Degenerando, degenerando, como el banderillero de Belmonte, los
Oscar han llegado a parecerse totalmente a los Goya. Han hecho
goyesca, goyesca de premios Goya, la ceremonia. Hay ya dos
goyescas importantes: la goyesca de Ronda, con Rivera Ordóñez y
dos más, y la goyesca de Hollywood, con Amenábar y dos más, que
pueden ser Almodóvar y Bardem. Más que «Al otro lado del río» de
Jorge Drexler, tenía que haber sonado «Goyescas» de Granados, en
la película de Benito Perojo con Imperio Argentina. Antonio
Banderas y Santana hubieran bordado este óle catapún en el que
Goya ha hecho pasar al Oscar por el Arco de Cuchilleros, y óle,
catapún, pun, pun.
Así que ellas de tiros largos, de Versace, de Valentino, de
Laroche, de Galliano, de Lanvin, un pastón, pidiendo prestadas
espaldas para mostrarlas hasta la mismísima pérdida de su
nombre, venga lujo, venga pedrerías. Y ellos, de trapillo. De
trapillo negro, pero trapillo. Goya ha hecho que los Oscar
también manden el esmoquin a mejor vida. Vas de esmoquin a los
Oscar y lo más probable es que, salvo que te llames Clint
Eastwood, no te entreguen una estatuilla, sino que te pidan un
güisqui con soda, porque te confundan con un camarero del
cáterin, del Katherine Hepburn naturalmente. Eso mismo es lo que
pasaba aquí en los Goya: ellas de Oscar, de Oscar de la Renta,
para arriba, y ellos de camisetilla negra guarra y sudada bajo
la chupa de cuero. En Hollywood han aceptado el goyesco trapillo
masculino junto al glamur femenino. Iban todos algo así como de
palmeros de Peret o del que toca el cajón flamenco con José
Mercé. Las jóvenes promesas han jubilado la corbata de lazo y la
camisa con cuello de pajarita y pechera dura, almidonada.
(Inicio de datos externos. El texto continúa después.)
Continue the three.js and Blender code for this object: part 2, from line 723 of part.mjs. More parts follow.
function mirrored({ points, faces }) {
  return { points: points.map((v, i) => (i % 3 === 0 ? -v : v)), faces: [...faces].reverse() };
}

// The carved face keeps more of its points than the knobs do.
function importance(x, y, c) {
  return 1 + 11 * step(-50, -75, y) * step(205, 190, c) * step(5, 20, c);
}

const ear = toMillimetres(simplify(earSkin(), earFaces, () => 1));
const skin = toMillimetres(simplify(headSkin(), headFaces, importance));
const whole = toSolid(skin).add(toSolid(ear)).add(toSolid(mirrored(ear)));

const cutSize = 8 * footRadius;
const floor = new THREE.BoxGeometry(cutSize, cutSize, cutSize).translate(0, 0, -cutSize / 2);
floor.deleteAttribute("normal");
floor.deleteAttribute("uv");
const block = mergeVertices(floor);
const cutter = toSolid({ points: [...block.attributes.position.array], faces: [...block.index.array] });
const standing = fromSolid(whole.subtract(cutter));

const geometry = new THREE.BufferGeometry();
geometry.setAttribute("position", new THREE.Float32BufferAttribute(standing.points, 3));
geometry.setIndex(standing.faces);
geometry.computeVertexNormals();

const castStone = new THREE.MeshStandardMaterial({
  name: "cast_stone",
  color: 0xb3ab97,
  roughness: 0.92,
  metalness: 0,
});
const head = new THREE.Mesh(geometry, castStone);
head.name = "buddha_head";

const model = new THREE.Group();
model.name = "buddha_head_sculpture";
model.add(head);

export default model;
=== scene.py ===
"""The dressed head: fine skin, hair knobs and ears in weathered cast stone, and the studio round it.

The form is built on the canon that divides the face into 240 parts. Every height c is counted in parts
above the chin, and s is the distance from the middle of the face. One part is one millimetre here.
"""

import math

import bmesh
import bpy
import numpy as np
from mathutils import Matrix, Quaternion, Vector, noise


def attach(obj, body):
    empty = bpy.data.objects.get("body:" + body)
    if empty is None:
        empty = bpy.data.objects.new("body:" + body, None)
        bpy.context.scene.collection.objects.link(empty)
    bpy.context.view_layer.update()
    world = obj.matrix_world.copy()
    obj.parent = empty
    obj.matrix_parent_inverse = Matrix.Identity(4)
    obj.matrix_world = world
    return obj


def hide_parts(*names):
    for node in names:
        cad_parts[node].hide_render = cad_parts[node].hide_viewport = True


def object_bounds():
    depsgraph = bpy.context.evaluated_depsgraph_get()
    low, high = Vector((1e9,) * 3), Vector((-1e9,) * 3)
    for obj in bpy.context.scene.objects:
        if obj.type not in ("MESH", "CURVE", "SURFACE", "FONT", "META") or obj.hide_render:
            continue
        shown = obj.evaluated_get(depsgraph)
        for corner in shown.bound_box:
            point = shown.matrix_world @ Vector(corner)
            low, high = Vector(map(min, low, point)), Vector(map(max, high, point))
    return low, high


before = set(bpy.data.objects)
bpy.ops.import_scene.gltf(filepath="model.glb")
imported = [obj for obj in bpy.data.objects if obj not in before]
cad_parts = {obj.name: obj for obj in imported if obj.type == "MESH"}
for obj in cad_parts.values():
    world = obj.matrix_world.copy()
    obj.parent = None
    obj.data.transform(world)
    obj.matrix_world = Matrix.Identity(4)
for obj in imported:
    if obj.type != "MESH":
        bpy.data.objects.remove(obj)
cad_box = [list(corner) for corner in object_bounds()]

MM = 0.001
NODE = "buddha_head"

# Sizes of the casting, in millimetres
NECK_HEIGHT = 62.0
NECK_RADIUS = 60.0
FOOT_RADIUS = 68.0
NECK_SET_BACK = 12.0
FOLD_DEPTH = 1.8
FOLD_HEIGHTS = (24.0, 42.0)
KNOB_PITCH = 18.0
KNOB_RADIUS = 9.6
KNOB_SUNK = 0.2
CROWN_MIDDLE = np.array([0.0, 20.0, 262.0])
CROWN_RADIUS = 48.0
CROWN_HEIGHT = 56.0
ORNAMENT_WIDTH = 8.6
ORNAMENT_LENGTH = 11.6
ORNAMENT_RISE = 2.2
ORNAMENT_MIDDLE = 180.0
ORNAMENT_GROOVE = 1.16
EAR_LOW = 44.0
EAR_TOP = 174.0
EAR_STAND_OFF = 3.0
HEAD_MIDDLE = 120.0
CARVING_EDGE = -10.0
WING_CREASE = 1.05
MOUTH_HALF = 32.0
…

Hollywood copia a los Goya y se llevan el premio de lo que le
ocurre al que la copia. Mariano Rajoy me comentaba un día su
perplejidad en esto de la etiqueta de las galas
cinematográficas. Cuando era ministro de Cultura, tuvo que
presidir la entrega de los Goya. Como la invitación ponía que la
etiqueta era esmoquin para los caballeros y traje largo para las
señoras, Rajoy se vistió de esmoquin y Viri, su mujer, de largo.
Y cuál no sería su sorpresa cuando llegaron al acto y vieron que
allí cada uno iba de su padre y de su madre, hasta con chalecos
de punto modelo «Mar adentro». Así subieron por sus estatuillas
los artistas y directores premiados y se contaban con los dedos
de una mano los esmóquines y las corbatas de lazo. Pero he aquí
que semanas más tarde hubo una película española entre las
finalistas de los Oscar. Y vio entonces el ministro de Cultura
en la entrega de los Oscar cómo aquellos mismos premiados
artistas españoles que con sus camisetas negras le habían hecho
sentirse ridículo con su esmoquin en los Goya, iban en cambio
perfectamente vestidos tal como exigía la etiqueta de Hollywood.
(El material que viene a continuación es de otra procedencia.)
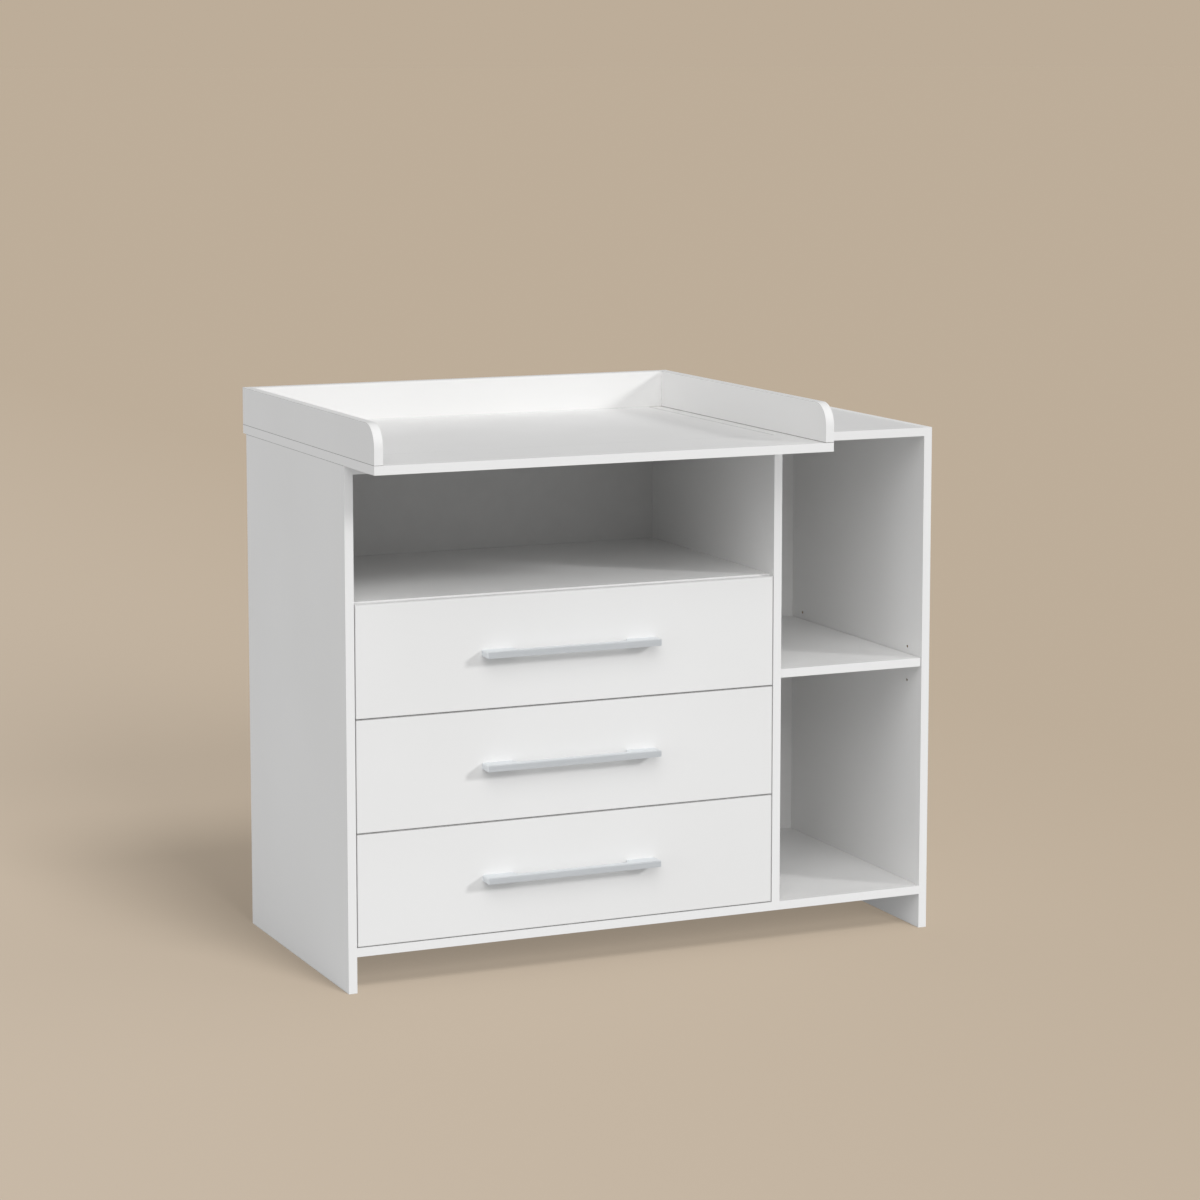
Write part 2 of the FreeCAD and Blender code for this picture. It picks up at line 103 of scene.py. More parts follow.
def lights(floor_plane):
    """The suns, each with its own list of what it lights, and an even surround."""
    changing_top = [NODES[node] for node in NODES if node.startswith(("changing_", "right_top_"))]
    for name, azimuth, elevation, strength, softness, lit in SUNS:
        data = bpy.data.lights.new(name, "SUN")
        data.energy = strength
        data.angle = math.radians(softness)
        lamp = bpy.data.objects.new(name, data)
        lamp.visible_glossy = name not in NO_GLARE
        side, up = math.radians(azimuth), math.radians(elevation)
        travel = Vector((-math.sin(side) * math.cos(up), math.cos(side) * math.cos(up), -math.sin(up)))
        lamp.rotation_euler = travel.to_track_quat("-Z", "Y").to_euler()
        bpy.context.scene.collection.objects.link(lamp)
        receivers = bpy.data.collections.new("lit_by_" + name)
        for piece in [floor_plane] + (changing_top if lit == "cabinet" else []):
            receivers.objects.link(piece)
        for row in receivers.collection_objects:
            row.light_linking.link_state = "INCLUDE" if lit == "floor" else "EXCLUDE"
        lamp.light_linking.receiver_collection = receivers
    world = bpy.data.worlds.new("studio")
    bpy.context.scene.world = world
    world.use_nodes = True
    shader = Nodes(world.node_tree)
    seen = shader.add("ShaderNodeBackground", Color=FLOOR_RIGHT)
    around = shader.add("ShaderNodeBackground", Color=(1, 1, 1, 1), Strength=WORLD_LIGHT)
    mix = shader.add("ShaderNodeMixShader")
    shader.link(shader.add("ShaderNodeLightPath").outputs["Is Camera Ray"], mix.inputs[0])
    shader.link(around.outputs[0], mix.inputs[1])
    shader.link(seen.outputs[0], mix.inputs[2])
    shader.link(mix.outputs[0], shader.add("ShaderNodeOutputWorld").inputs[0])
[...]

Eso: exigía. Ahora también han triunfado allí los trapillos
goyescos. Se ha impuesto la goyesca etiqueta de «Caiga quien
caiga». El esmoquin ha caído como el Imperio Romano en la
película de Anthony Mann. Y ha vestido a Amenábar tan de negro
riguroso que yo no sabría si felicitarlo o darle el pésame.
¿No sería que le estaba guardando el luto a Ramón Sampedro?